What this task involves
Locate each line holding the string "from" and copy it.

Records provided
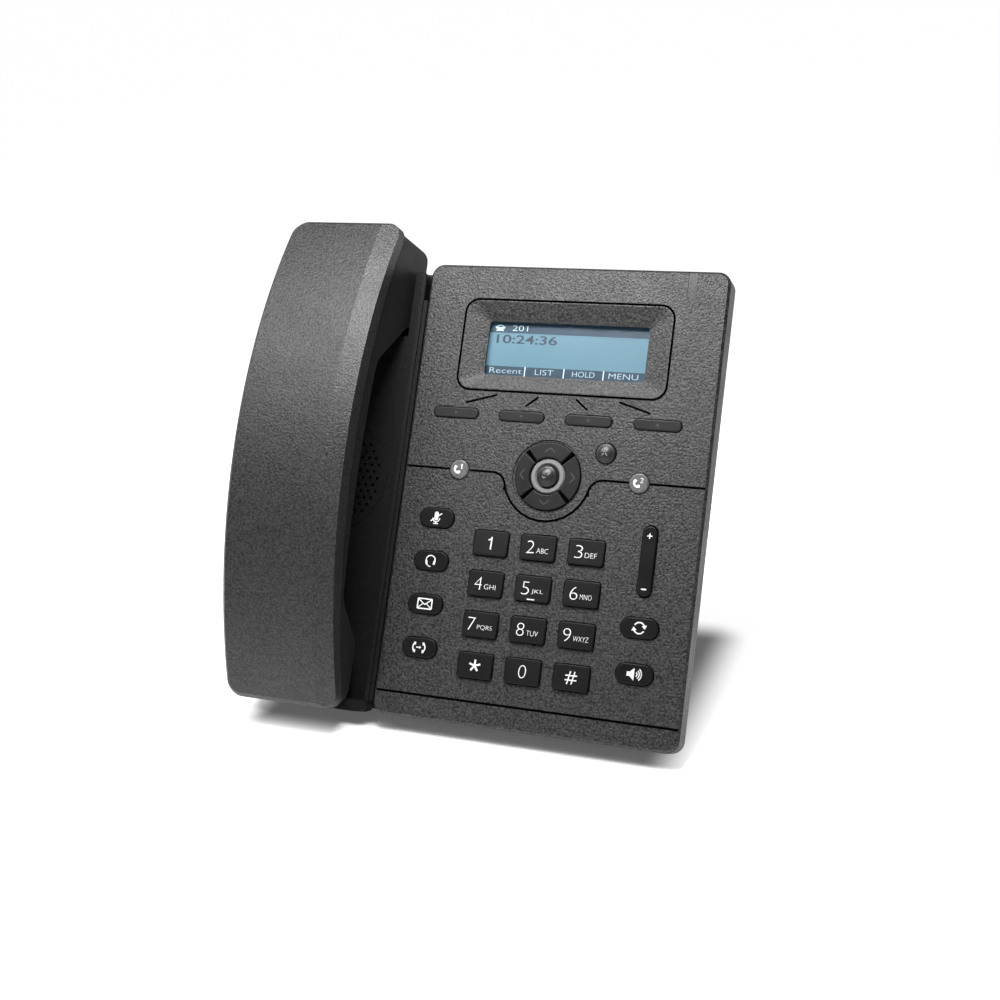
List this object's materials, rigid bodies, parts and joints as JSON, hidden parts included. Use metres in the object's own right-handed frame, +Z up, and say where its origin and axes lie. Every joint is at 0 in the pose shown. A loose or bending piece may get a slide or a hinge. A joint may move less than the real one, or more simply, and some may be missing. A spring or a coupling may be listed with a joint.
{
  "type": "desk telephone",
  "caption": "Corded desk telephone: leaned-back keypad and display panel, handset in a side cradle, rear sockets and a bent plate stand.",
  "frame": {"origin": "middle of the phone's box, at the table", "axes": "+X to the user's right, +Y away from the user, +Z up"},
  "size_m": [0.1788, 0.1312, 0.1791],
  "materials": {
    "case_plastic": "fine-grained moulded dark charcoal",
    "cradle_plastic": "satin near-black moulding",
    "key_plastic": "smooth satin dark keycap with white legend",
    "gloss_key": "polished black domed keycap",
    "translucent": "translucent grey light guide",
    "collar_plastic": "satin grey ring",
    "lens_clear": "clear display window",
    "lcd_glass": "backlit pale blue display",
    "backlight_white": "white light guide",
    "board_green": "green solder mask",
    "silicone_grey": "grey silicone",
    "rubber_black": "matt black rubber",
    "steel_screw": "zinc-plated steel",
    "port_black": "black connector plastic",
    "speaker_metal": "dark lacquered metal"
  },
  "bodies": {
    "base": {"case_screws": "steel_screw", "dc_jack": "port_black", "desk_stand": "case_plastic", "display_bezel": "case_plastic", "display_lens": "lens_clear", "front_panel": "case_plastic", "handset_cradle": "cradle_plastic", "hook_microswitch": "port_black", "keypad_membrane": "silicone_grey", "lcd_backlight": "backlight_white", "lcd_panel": "lcd_glass", "loudspeaker": "speaker_metal", "main_pcb": "board_green", "message_light_pipe": "translucent", "microphone": "speaker_metal", "nav_collar": "collar_plastic", "rear_cover": "case_plastic", "rj45_ports": "port_black", "rj9_ports": "port_black", "rubber_feet": "rubber_black", "speaker_grille": "cradle_plastic"},
    "handset": {"handset_inner_shell": "case_plastic", "handset_jack": "port_black", "handset_microphone": "speaker_metal", "handset_outer_shell": "case_plastic", "handset_receiver": "speaker_metal", "handset_screws": "steel_screw", "handset_weight": "steel_screw"},
    "hook_plunger": {"hook_plunger": "port_black"},
    "volume_rocker": {"volume_rocker": "key_plastic"},
    "key_0": {"key_0": "key_plastic"},
    "key_1": {"key_1": "key_plastic"},
    "key_2": {"key_2": "key_plastic"},
    "key_3": {"key_3": "key_plastic"},
    "key_4": {"key_4": "key_plastic"},
    "key_5": {"key_5": "key_plastic"},
    "key_6": {"key_6": "key_plastic"},
    "key_7": {"key_7": "key_plastic"},
    "key_8": {"key_8": "key_plastic"},
    "key_9": {"key_9": "key_plastic"},
    "key_hash": {"key_hash": "key_plastic"},
    "key_star": {"key_star": "key_plastic"},
    "soft_key_1": {"soft_key_1": "key_plastic"},
    "soft_key_2": {"soft_key_2": "key_plastic"},
    "soft_key_3": {"soft_key_3": "key_plastic"},
    "soft_key_4": {"soft_key_4": "key_plastic"},
    "nav_up": {"nav_up": "key_plastic"},
    "nav_down": {"nav_down": "key_plastic"},
    "nav_left": {"nav_left": "key_plastic"},
    "nav_right": {"nav_right": "key_plastic"},
    "ok_key": {"ok_key": "gloss_key"},
    "cancel_key": {"cancel_key": "gloss_key"},
    "line_key_1": {"line_key_1": "translucent"},
    "line_key_2": {"line_key_2": "translucent"},
    "mute_key": {"mute_key": "key_plastic"},
    "headset_key": {"headset_key": "key_plastic"},
    "message_key": {"message_key": "key_plastic"},
    "transfer_key": {"transfer_key": "key_plastic"},
    "redial_key": {"redial_key": "key_plastic"},
    "speaker_key": {"speaker_key": "key_plastic"}
  },
  "joints": [
    {"name": "handset_lift", "type": "slide", "parent": "base", "child": "handset", "axis": [0, -0.866, 0.5], "range_m": [0, 0.12]},
    {"name": "hook_travel", "type": "slide", "parent": "base", "child": "hook_plunger", "axis": [0, -0.866, 0.5], "range_m": [0, 0.003]},
    {"name": "volume_tilt", "type": "hinge", "parent": "base", "child": "volume_rocker", "pos_m": [0.07025, -0.01742, 0.06487], "axis": [1, 0, 0], "range_deg": [-3, 3], "stiffness_Nm_per_rad": 0.02},
    {"name": "key_0_press", "type": "slide", "parent": "base", "child": "key_0", "axis": [0, 0.866, -0.5], "range_m": [0, 0.001], "stiffness_N_per_m": 400},
    {"name": "key_1_press", "type": "slide", "parent": "base", "child": "key_1", "axis": [0, 0.866, -0.5], "range_m": [0, 0.001], "stiffness_N_per_m": 400},
    {"name": "key_2_press", "type": "slide", "parent": "base", "child": "key_2", "axis": [0, 0.866, -0.5], "range_m": [0, 0.001], "stiffness_N_per_m": 400},
    {"name": "key_3_press", "type": "slide", "parent": "base", "child": "key_3", "axis": [0, 0.866, -0.5], "range_m": [0, 0.001], "stiffness_N_per_m": 400},
    {"name": "key_4_press", "type": "slide", "parent": "base", "child": "key_4", "axis": [0, 0.866, -0.5], "range_m": [0, 0.001], "stiffness_N_per_m": 400},
    {"name": "key_5_press", "type": "slide", "parent": "base", "child": "key_5", "axis": [0, 0.866, -0.5], "range_m": [0, 0.001], "stiffness_N_per_m": 400},
    {"name": "key_6_press", "type": "slide", "parent": "base", "child": "key_6", "axis": [0, 0.866, -0.5], "range_m": [0, 0.001], "stiffness_N_per_m": 400},
    {"name": "key_7_press", "type": "slide", "parent": "base", "child": "key_7", "axis": [0, 0.866, -0.5], "range_m": [0, 0.001], "stiffness_N_per_m": 400},
    {"name": "key_8_press", "type": "slide", "parent": "base", "child": "key_8", "axis": [0, 0.866, -0.5], "range_m": [0, 0.001], "stiffness_N_per_m": 400},
    {"name": "key_9_press", "type": "slide", "parent": "base", "child": "key_9", "axis": [0, 0.866, -0.5], "range_m": [0, 0.001], "stiffness_N_per_m": 400},
    {"name": "key_hash_press", "type": "slide", "parent": "base", "child": "key_hash", "axis": [0, 0.866, -0.5], "range_m": [0, 0.001], "stiffness_N_per_m": 400},
    {"name": "key_star_press", "type": "slide", "parent": "base", "child": "key_star", "axis": [0, 0.866, -0.5], "range_m": [0, 0.001], "stiffness_N_per_m": 400},
    {"name": "soft_key_1_press", "type": "slide", "parent": "base", "child": "soft_key_1", "axis": [0, 0.866, -0.5], "range_m": [0, 0.001], "stiffness_N_per_m": 400},
    {"name": "soft_key_2_press", "type": "slide", "parent": "base", "child": "soft_key_2", "axis": [0, 0.866, -0.5], "range_m": [0, 0.001], "stiffness_N_per_m": 400},
    {"name": "soft_key_3_press", "type": "slide", "parent": "base", "child": "soft_key_3", "axis": [0, 0.866, -0.5], "range_m": [0, 0.001], "stiffness_N_per_m": 400},
    {"name": "soft_key_4_press", "type": "slide", "parent": "base", "child": "soft_key_4", "axis": [0, 0.866, -0.5], "range_m": [0, 0.001], "stiffness_N_per_m": 400},
    {"name": "nav_up_press", "type": "slide", "parent": "base", "child": "nav_up", "axis": [0, 0.866, -0.5], "range_m": [0, 0.001], "stiffness_N_per_m": 400},
    {"name": "nav_down_press", "type": "slide", "parent": "base", "child": "nav_down", "axis": [0, 0.866, -0.5], "range_m": [0, 0.001], "stiffness_N_per_m": 400},
    {"name": "nav_left_press", "type": "slide", "parent": "base", "child": "nav_left", "axis": [0, 0.866, -0.5], "range_m": [0, 0.001], "stiffness_N_per_m": 400},
    {"name": "nav_right_press", "type": "slide", "parent": "base", "child": "nav_right", "axis": [0, 0.866, -0.5], "range_m": [0, 0.001], "stiffness_N_per_m": 400},
    {"name": "ok_key_press", "type": "slide", "parent": "base", "child": "ok_key", "axis": [0, 0.866, -0.5], "range_m": [0, 0.001], "stiffness_N_per_m": 400},
    {"name": "cancel_key_press", "type": "slide", "parent": "base", "child": "cancel_key", "axis": [0, 0.866, -0.5], "range_m": [0, 0.001], "stiffness_N_per_m": 400},
    {"name": "line_key_1_press", "type": "slide", "parent": "base", "child": "line_key_1", "axis": [0, 0.866, -0.5], "range_m": [0, 0.001], "stiffness_N_per_m": 400},
    {"name": "line_key_2_press", "type": "slide", "parent": "base", "child": "line_key_2", "axis": [0, 0.866, -0.5], "range_m": [0, 0.001], "stiffness_N_per_m": 400},
    {"name": "mute_key_press", "type": "slide", "parent": "base", "child": "mute_key", "axis": [0, 0.866, -0.5], "range_m": [0, 0.001], "stiffness_N_per_m": 400},
    {"name": "headset_key_press", "type": "slide", "parent": "base", "child": "headset_key", "axis": [0, 0.866, -0.5], "range_m": [0, 0.001], "stiffness_N_per_m": 400},
    {"name": "message_key_press", "type": "slide", "parent": "base", "child": "message_key", "axis": [0, 0.866, -0.5], "range_m": [0, 0.001], "stiffness_N_per_m": 400},
    {"name": "transfer_key_press", "type": "slide", "parent": "base", "child": "transfer_key", "axis": [0, 0.866, -0.5], "range_m": [0, 0.001], "stiffness_N_per_m": 400},
    {"name": "redial_key_press", "type": "slide", "parent": "base", "child": "redial_key", "axis": [0, 0.866, -0.5], "range_m": [0, 0.001], "stiffness_N_per_m": 400},
    {"name": "speaker_key_press", "type": "slide", "parent": "base", "child": "speaker_key", "axis": [0, 0.866, -0.5], "range_m": [0, 0.001], "stiffness_N_per_m": 400}
  ],
  "couplings": [
    {"joint": "hook_travel", "follows": "handset_lift", "ratio": 0.025}
  ]
}
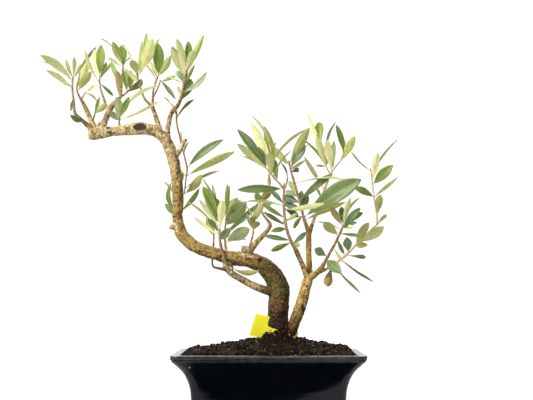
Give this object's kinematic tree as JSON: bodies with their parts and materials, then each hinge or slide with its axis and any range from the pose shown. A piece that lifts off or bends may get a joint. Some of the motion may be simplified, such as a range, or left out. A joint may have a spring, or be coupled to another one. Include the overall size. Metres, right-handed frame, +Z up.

Result of this task
  "frame": {"origin": "middle of the phone's box, at the table", "axes": "+X to the user's right, +Y away from the user, +Z up"},
Give this object's kinematic tree as JSON: bodies with their parts and materials, then each hinge or slide with its axis and any range from the pose shown. A piece that lifts off or bends may get a joint. Some of the motion may be simplified, such as a range, or left out. A joint may have a spring, or be coupled to another one. Include the overall size. Metres, right-handed frame, +Z up.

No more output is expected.